Version: unspecified
Severity: enhancement
URL: http://en.wikipedia.org/w/index.php?title=Special:Undelete&target=Image%3AStar_Wars_Republic_Commando_Triple_Zero.jpg&file=0a52grdaxrtrnm5wuk90bemab69hsnrs.jpg

Details

Reference
bz10847

Event Timeline

bzimport raised the priority of this task from to Low.Nov 21 2014, 9:48 PM
bzimport set Reference to bz10847.
bzimport added a subscriber: Unknown Object (MLST).

Why look for RAR and not five million other archive formats? What about trivially obfuscated files? Encrypted files? etc.

Alkivar wrote:

(In reply to comment #1)

Why look for RAR and not five million other archive formats? What about
trivially obfuscated files? Encrypted files? etc.

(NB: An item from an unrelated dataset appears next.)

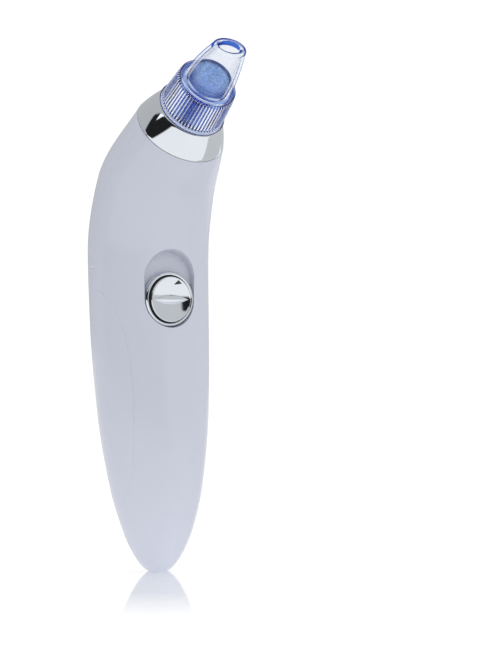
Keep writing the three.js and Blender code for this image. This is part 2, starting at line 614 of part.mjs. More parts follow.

its simple really... your average jpg viewer stops reading the file after the end tag. rar ignores anything prior to the rar header. so you've got the perfect combination with jpg and rar. But a few other archive formats/image formats could potentially work. There are tutorials all over the internet including the EN WP article on RAR showing how to do the jpg/rar combination though.

Convenient. :)

Greg's putting together a list of files with known issues, we'll have a good test set of this and other formats.

Note that commons uploads are being checked (third-party) for embedded rars.

We could just search the files for the string "Rar!" (file header for RAR archives). But I'm not sure how often this could just randomly occur in the image data.

(Well, assuming random data and 4 MB photos, it's about 1 in 1000 files, which is unacceptably high. But perhaps JPEG data is not so randomly distributed and the chance is much smaller. With T151821, we could see how often it occurs in our existing files.)

Analyzing a large JPEG I uploaded a while ago, with strings + grep, I got a few close calls to Rar! signature:

$ strings in.jpg | grep 'Rar'
MRar
sYRar5
RarU
Rar	
Rare
Rar6Y
+%hRar
Rar1z
$ strings in.jpg | grep 'ar!'
ar!	JQ
{ar!	
ar!K]&F@
Iar!
ar!W
ar!*L
%ar!

Also, playing with a visual representation of the first few megabytes of the file's binary contents, using $ < in.jpg rawtoppm -rgb 1024 1024 | pnmtopng > out.png, with the JPEG I got:

Elisa_Bonaparte_with_her_daughter_Napoleona_Baciocchi_-_François_Gérard_-_Google_Cultural_Institute.jpg.vis.png (1×1 px, 3 MB)

And with /dev/urandom:
urandom.png (1×1 px, 3 MB)

I'd say the JPEG data is quite random.

matmarex's method, with a bit more work parsing the image, would work. See for example: http://stackoverflow.com/a/4614629/342196 Rather than detecting a specific file format, once you reach to the first FFD9 (the real jpeg EOF) , if we are not at the end of the file, then you have detected a problem.

Look, FFD9 is not a mandatory marker. See comment: The end-of-file marker in JPEG files is optional, so this doesn't really help. Matma Rex (talk) 19:49, 28 November 2016 (UTC)

User:Embedded Data Bot currently parses the JPEG with Pillow to find the EOF, but there can be false positives / negatives sometimes.

Then FFDA from parsing + offset + [optionally] FFD9 and in addition, some heuristics on file size would be more reliable.

The only other 100% secure option would be to losslessly convert the files before making them public to remove unknown blobs (or detect the size).

BTW, the RAR signature are 8 bytes: RAR 5.0 signature consists of 8 bytes: 0x52 0x61 0x72 0x21 0x1A 0x07 0x01 0x00. You need to search for this signature in supposed archive from beginning and up to maximum SFX module size. Very, very unlikely to happen by accident in the first megabyte (SFX zone), -no need for a full rar parser to detect that. http://www.rarlab.com/technote.htm#arcblocks

RAR 5.0 is apparently a completely different format from the previous versions. I think I saw it once, among a dozen or so funky files I examined some time ago.

From the same page: RAR 4.x 7 byte length signature: 0x52 0x61 0x72 0x21 0x1A 0x07 0x00

Yeah, @valhallasw also found some docs on the structure of the 4.0 format. Thanks!

It is not my intention to tell you how to do this, I was just trying to help doing it without having to install proprietary software on wikimedia servers due to T151794 rejection.

Closing this as resolved as this has been done with a bot, which is currently approved and active on Commons only. If anyone want to implement it to MediaWiki core so that all MediaWiki installs could have automated detection, feel free to reopen.